In 2014, the organisers commissioned the architect Gijs Van Vaerenbergh to design the main stage for the second “Festival Kanal”. However, Van Vaerenbergh made a counterproposal which, while it may have been less practical, was certainly highly symbolic and in tune with the basic aims of the Festival. His idea was to use the budget set aside for the stage—approximately €50,000—to build a different kind of temporary structure that could connect, even if only for a short time, the two banks of the canal.
Description
For four days, the transitory footbridge provided pedestrians with an unprecedented connection between the two banks of the Charleroi Canal. Spanning a distance of fifty metres, it consisted of two symmetrical slightly angled sections converging at an obtuse angle with the vertex over the centre of the canal. Apart from making a more resistant structure, this double slope produced sufficient clearance to ensure that the bridge would not obstruct the usual boat traffic along the canal. The middle point also became a lookout with hitherto unseen views along the course of the canal. Moreover, the slope concealed the pedestrians on the other side of the bridge in such a way that it appeared shorter, a visual effect akin to that of the bridges of Venice.
The two identical sections were recycled, reusable elements consisting of rented components of the main tower mast of a typical building-site crane. Framed by lattices of yellow metal bars, the vacant square section of this prismatic tower gave the footbridge resistance, transparency and sufficient width for the movement of people inside the structure. Of the four sides, the two vertical edges served as balustrades, the upper side as an open ceiling and the lower side, covered with a wooden platform, provided the flooring.

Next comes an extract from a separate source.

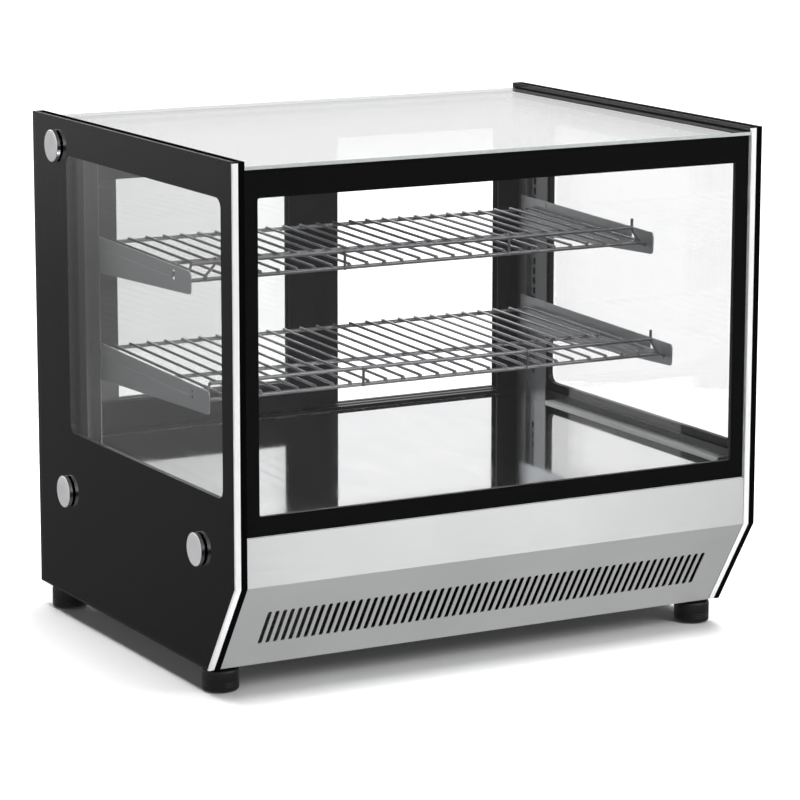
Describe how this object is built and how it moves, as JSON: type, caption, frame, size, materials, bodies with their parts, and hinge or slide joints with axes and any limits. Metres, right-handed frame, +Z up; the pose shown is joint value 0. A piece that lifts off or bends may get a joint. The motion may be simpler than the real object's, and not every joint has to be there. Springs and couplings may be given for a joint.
{
  "type": "heated food display case",
  "caption": "Counter-top heated display case with glass front, top and sides, sloping slotted base, tilted wire shelves on brackets, and sliding glazed rear doors.",
  "frame": {"origin": "on the counter under the middle of the case", "axes": "+X to the customer's right, +Y from the glass front to the sliding rear doors, +Z up"},
  "size_m": [0.724, 0.564, 0.632],
  "materials": {
    "clear_glass": "polished clear glass",
    "black_board": "glossy black backing behind glass",
    "black_seal": "black sealant",
    "spacer_bar": "mill-finish spacer bar",
    "bright_trim": "bright anodised",
    "satin_cap": "satin face, polished rim",
    "screw_steel": "zinc-plated",
    "satin_stainless": "brushed along the length",
    "mirror_stainless": "mirror-polished",
    "sheet_steel": "plain folded sheet",
    "dark_frame": "black powder coat",
    "slotted_steel": "satin",
    "bracket_steel": "satin",
    "shelf_wire": "bright plated wire",
    "door_glide": "nylon",
    "black_plastic": "fine grain",
    "stop_rubber": "matt",
    "foot_rubber": "matt",
    "rocker_red": "glossy",
    "rocker_black": "glossy",
    "heater_tube": "heat-tinted",
    "terminal_white": "ceramic white",
    "lamp_diffuser": "translucent white"
  },
  "bodies": {
    "cabinet": {"base_pan": "sheet_steel", "bracket_lower_left": "bracket_steel", "bracket_lower_right": "bracket_steel", "bracket_upper_left": "bracket_steel", "bracket_upper_right": "bracket_steel", "cable_gland": "black_plastic", "deck_edge_trims": "satin_stainless", "deck_plate": "mirror_stainless", "door_stops": "stop_rubber", "edge_seals": "black_seal", "edge_strips": "bright_trim", "fan_housing": "black_plastic", "front_border_seal": "black_seal", "front_fascia": "satin_stainless", "front_panes": "clear_glass", "front_spacer": "spacer_bar", "heating_elements": "heater_tube", "lamp_diffuser": "lamp_diffuser", "lamp_housing": "slotted_steel", "left_backing_board": "black_board", "left_panes": "clear_glass", "left_spacer": "spacer_bar", "panel_cap_screws": "screw_steel", "panel_caps": "satin_cap", "rear_header_track": "dark_frame", "rear_jamb_left": "dark_frame", "rear_jamb_right": "dark_frame", "rear_panel": "satin_stainless", "rear_panel_screws": "screw_steel", "rear_sill_track": "dark_frame", "right_backing_board": "black_board", "right_panes": "clear_glass", "right_spacer": "spacer_bar", "switch_housings": "black_plastic", "terminal_block": "terminal_white", "thermostat_body": "black_plastic", "top_panes": "clear_glass", "top_spacer": "spacer_bar", "upright_left": "slotted_steel", "upright_right": "slotted_steel"},
    "door_left": {"door_left_frame": "dark_frame", "door_left_panes": "clear_glass", "door_left_spacer": "spacer_bar", "door_left_glides": "door_glide", "door_left_pull": "black_plastic"},
    "door_right": {"door_right_frame": "dark_frame", "door_right_panes": "clear_glass", "door_right_spacer": "spacer_bar", "door_right_glides": "door_glide", "door_right_pull": "black_plastic"},
    "upper_shelf": {"shelf_upper": "shelf_wire"},
    "lower_shelf": {"shelf_lower": "shelf_wire"},
    "knob": {"thermostat_knob": "black_plastic"},
    "power_switch_rocker": {"power_rocker": "rocker_red"},
    "light_switch_rocker": {"light_rocker": "rocker_black"},
    "impeller": {"fan_impeller": "black_plastic"},
    "front_left_foot": {"foot_front_left": "foot_rubber"},
    "front_right_foot": {"foot_front_right": "foot_rubber"},
    "rear_left_foot": {"foot_rear_left": "foot_rubber"},
    "rear_right_foot": {"foot_rear_right": "foot_rubber"}
  },
  "joints": [
    {"name": "left_door_slide", "type": "slide", "parent": "cabinet", "child": "door_left", "axis": [1, 0, 0], "range_m": [0, 0.266]},
    {"name": "right_door_slide", "type": "slide", "parent": "cabinet", "child": "door_right", "axis": [1, 0, 0], "range_m": [0, 0.266]},
    {"name": "upper_shelf_lift", "type": "slide", "parent": "cabinet", "child": "upper_shelf", "axis": [0, 0, 1], "range_m": [0, 0.03]},
    {"name": "lower_shelf_lift", "type": "slide", "parent": "cabinet", "child": "lower_shelf", "axis": [0, 0, 1], "range_m": [0, 0.03]},
    {"name": "thermostat_turn", "type": "hinge", "parent": "cabinet", "child": "knob", "pos_m": [0.12, 0.263, 0.125], "axis": [0, -1, 0], "range_deg": [0, 300]},
    {"name": "power_switch_rock", "type": "hinge", "parent": "cabinet", "child": "power_switch_rocker", "pos_m": [0.19, 0.262, 0.125], "axis": [1, 0, 0], "range_deg": [0, 16]},
    {"name": "light_switch_rock", "type": "hinge", "parent": "cabinet", "child": "light_switch_rocker", "pos_m": [0.236, 0.262, 0.125], "axis": [1, 0, 0], "range_deg": [0, 16]},
    {"name": "fan_spin", "type": "hinge", "parent": "cabinet", "child": "impeller", "pos_m": [0.15, 0.113, 0.153], "axis": [0, 0, 1], "continuous": true},
    {"name": "front_left_foot_turn", "type": "hinge", "parent": "cabinet", "child": "front_left_foot", "pos_m": [-0.329, -0.1865, 0.03], "axis": [0, 0, 1], "continuous": true},
    {"name": "front_right_foot_turn", "type": "hinge", "parent": "cabinet", "child": "front_right_foot", "pos_m": [0.329, -0.1865, 0.03], "axis": [0, 0, 1], "continuous": true},
    {"name": "rear_left_foot_turn", "type": "hinge", "parent": "cabinet", "child": "rear_left_foot", "pos_m": [-0.329, 0.252, 0.03], "axis": [0, 0, 1], "continuous": true},
    {"name": "rear_right_foot_turn", "type": "hinge", "parent": "cabinet", "child": "rear_right_foot", "pos_m": [0.329, 0.252, 0.03], "axis": [0, 0, 1], "continuous": true}
  ]
}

Of the whole structure, the only components especially designed for the occasion were the joining pieces. On each side of the canal, a metal structure anchored the two sections to foundations made of piles of prefabricated concrete blocks. In the centre of the bridge, four identical metal pieces fixed the two prismatic sections at an angle. The day the bridge was put in place, a large crane truck on one of the banks lifted the two sections, once joined in the middle, and set the structure in place so that it crossed the canal. At the end of the “Festival Kanal”, the bridge was removed as easily as it had been installed, leaving no trace of its existence on the canal-side wharves.
Assessment
Where the bridge did leave an imprint which lasted much longer than four days, was in the collective consciousness. In fact, the “Festival Kanal” footbridge gave rise to discussion about the need to connect the two banksindefinitely. However, this raised more questions. Would such a connection remedy the marginal status of Sint-Jans-Molenbeek and bring the outsider municipality closer to the centre of Brussels? Or, rather, would gentrification cross the bridge in the other direction? It would not be the first time that the result of a well-intentioned project to improve an urban area was heightening its appeal as real estate, only to end up expelling the residents with lower acquisitive power. Raising these kinds of contradictions is very much in keeping with the theme of gentrification which dominated the “Festival Kanal” debates.
Also in tune with this discussion is the provisional nature of the bridge, which recalls structures deployed by the military in emergencies. The fact is that, in the Old Continent, there is an increasingly alarming phenomenon of historic city centres which are now losing one of their most singular and authentic characteristics, namely the profusion of local residents and small businesses. All around Europe, the tourist industry and the real-estate market are driving the gentrification of urban areas to the point of destroying the social fabric. It is more and more evident that, rather than revamped public space, these neighbourhoods require public policy to produce emergency solutions. Yet this could give rise to a final paradox: in order to deal with the gentrification of a neighbourhood, would it not be better to provide it with a good stock of public housing before dissipating energy and effort on festivals and temporary structures? The answer is no. Culture, as a tool for social transformation, is absolutely essential for consciousness-raising among citizens. And all too often citizens, even when they risk being expelled themselves, oppose the idea of having public housing in their neighbourhoods. Hence the need for symbols denoting emergency.